→ TASK PROMPT:
Output, word for word, every line from the start of the listing down to and including the line that contains "the flat underside."; include nothing else.

→ MATERIAL PROVIDED:
=-=-=-=-=

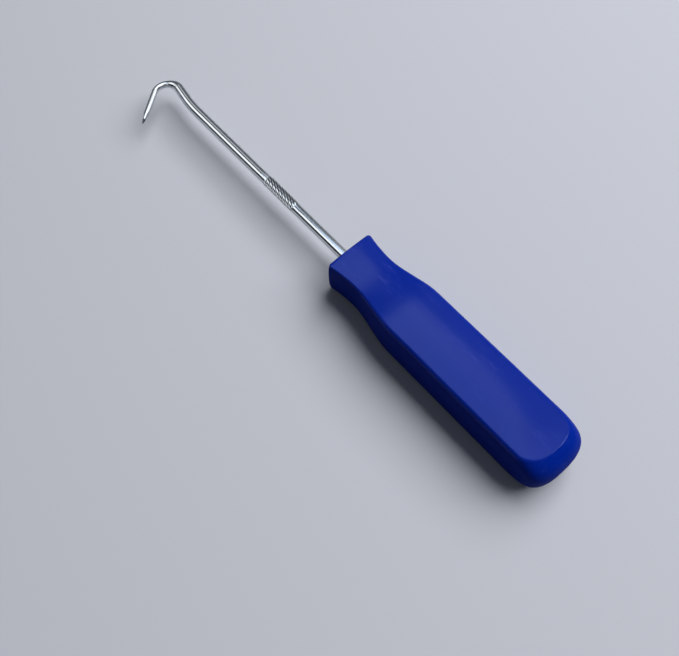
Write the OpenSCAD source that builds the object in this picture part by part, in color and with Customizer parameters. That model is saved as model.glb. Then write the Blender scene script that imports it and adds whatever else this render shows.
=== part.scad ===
// Hook tool for picking out seals and O-rings: a bent steel rod moulded into a plastic handle.
// The tool lies on the handle's flat underside. X runs towards the hook, Z is up, and the hook's
// point reaches out along +Y. The origin is the middle of the flat underside.

/* [Handle] */
// Length of the handle
handle_l = 76.8; // [66:0.2:120]
// Width of the grip
grip_w = 17.6; // [15:0.1:26]
// Thickness of the grip
grip_t = 13.4; // [12.5:0.1:20]
// Width of the waist
waist_w = 13.2; // [11:0.1:14.8]
// How much wider than the waist the front face is
front_flare = 2.2; // [0.4:0.1:4]
// Thickness of the waist and of the front face
front_t = 11.4; // [9:0.1:12.5]
// Length of the waist and the front together, where the handle is narrower than the grip
waist_l = 25; // [20:0.5:34]
// Distance from the front face back to the narrowest place
waist_back = 9; // [7:0.5:12]
// Length over which the butt is rounded, halfway up
butt_l = 5; // [4:0.5:10]
// Length over which the upper and lower faces are rounded at the butt
rim_l = 5; // [4:0.1:8]
// Rise of the upper face's middle over its edges
crown = 0.5; // [0:0.05:1]
// Length over which that rise begins at the butt
crown_run = 14; // [6:0.5:20]

/* [Handle edges] */
// Radius along the upper and lower edges of the grip
edge_r = 1.5; // [0.6:0.1:2]
// Radius along the upper and lower edges of the butt, in its middle
butt_edge_r = 0.5; // [0.2:0.05:1.5]
// Radius along the edges of the front face
front_edge_r = 0.5; // [0.2:0.05:0.6]
// Radius of the front face's upright edges
front_corner_r = 1.2; // [1.2:0.1:3]
// How far each side wall leans in from its middle to the edge radius
side_lean = 0.3; // [0.1:0.05:0.5]
// How far the butt leans in from its middle to the edge radius
butt_lean = 3.9; // [0.5:0.1:4.5]

/* [Rod] */
// Diameter of the rod
rod_d = 3; // [2:0.1:5]
// Reach of the rod from the front face to the outside of the hook
rod_reach = 82; // [60:1:150]
// Length of the plain rod between the front face and the knurl
plain_l = 21.5; // [5:0.5:30]
// Length of the tang inside the handle
tang_l = 45; // [25:1:55]

/* [Knurl] */
// Length of the knurled band
knurl_l = 12.4; // [4:0.2:20]
// Number of slanting ridges around the rod
ridge_count = 12; // [8:1:20]
// Height of a ridge's crest over the plain rod
ridge_rise = 0.08; // [0.02:0.01:0.2]
// Depth of a groove below the plain rod
groove_depth = 0.2; // [0.02:0.01:0.3]
// Share of each ridge that is flat on top
ridge_land = 0.45; // [0.2:0.05:0.6]
// Slant of the ridges from the rod's direction
ridge_slant = 30; // [10:1:45]
// Length over which the ridges fade out at each end
ridge_fade = 0.8; // [0.2:0.1:2]

/* [Hook] */
// Angle by which the rod leans away from the point before the hook
lean_angle = 9; // [2:0.5:20]
// Bend radius of the lean, at the rod's middle
lean_r = 40; // [15:1:60]
// Length of the straight between the lean and the hook
throat_l = 4.5; // [1:0.1:10]
// Angle of the hook's bend
hook_angle = 136; // [95:1:150]
// Bend radius of the hook, at the rod's middle
hook_r = 4; // [3:0.1:8]
// Length of the straight leg between the hook's bend and the point
leg_l = 7.8; // [4:0.1:16]
// Diameter of the thinned rod at the hook's outermost place
apex_d = 1.9; // [1.4:0.1:2.6]
// Angle of the bend by which the rod has thinned to that diameter
thin_angle = 74; // [30:1:95]
// Diameter of the leg where the point begins
leg_d = 1.75; // [0.8:0.05:2]
// Length of the point
point_l = 3.6; // [1.5:0.1:6]
// Diameter of the point's rounded end
point_d = 0.3; // [0.2:0.05:0.6]

/* [Tang] */
// Length of the flattened stretch that keeps the rod from turning
flat_l = 8; // [4:0.5:15]
// Width of the flattened stretch
flat_w = 4; // [3.2:0.1:6]
// Thickness of the flattened stretch
flat_t = 1.9; // [1.2:0.1:2.9]
// Length of the round end behind the flattened stretch
flat_back = 12; // [4:0.5:18]

/* [Hidden] */

handle_colour = "#1B2C9B";
rod_colour = "#C9CDD2";
$fn = 64;

// Places along X, and the height of the rod's middle
grip_l = handle_l - waist_l;
butt_x = -(grip_l - butt_l)/2 - butt_l;
ramp_x = butt_x + grip_l;
front_x = butt_x + handle_l;
waist_x = front_x - waist_back;
knurl_x = front_x + plain_l;
axis_z = grip_t/2;

function mix(a, b, t) = a + (b - a)*t;
function smooth(t) = t*t*(3 - 2*t);
function ramp(a, b, x) = smooth(min(max((x - a)/(b - a), 0), 1));
function unit(v) = v/norm(v);

// Faces of a skin over rings of equally many points, each ring an outline across the solid
function ring_faces(rings, points) = [
    for (i = [0:rings - 2])
        for (j = [0:points - 1])
            let (a = i*points + j, b = i*points + (j + 1) % points)
            each [[a, a + points, b], [b, a + points, b + points]]
];
// Fan from an end ring to one point at its middle
function fan_faces(ring_start, points, middle, facing) = [
    for (j = [0:points - 1])
        let (a = ring_start + j, b = ring_start + (j + 1) % points)
        facing ? [a, b, middle] : [b, a, middle]
];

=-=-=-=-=

→ CORRECT RESULT:
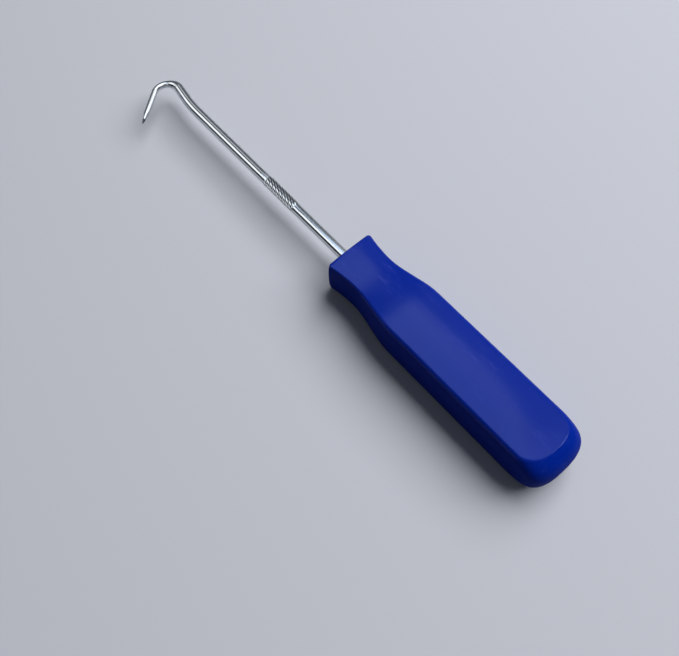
Write the OpenSCAD source that builds the object in this picture part by part, in color and with Customizer parameters. That model is saved as model.glb. Then write the Blender scene script that imports it and adds whatever else this render shows.
=== part.scad ===
// Hook tool for picking out seals and O-rings: a bent steel rod moulded into a plastic handle.
// The tool lies on the handle's flat underside. X runs towards the hook, Z is up, and the hook's
// point reaches out along +Y. The origin is the middle of the flat underside.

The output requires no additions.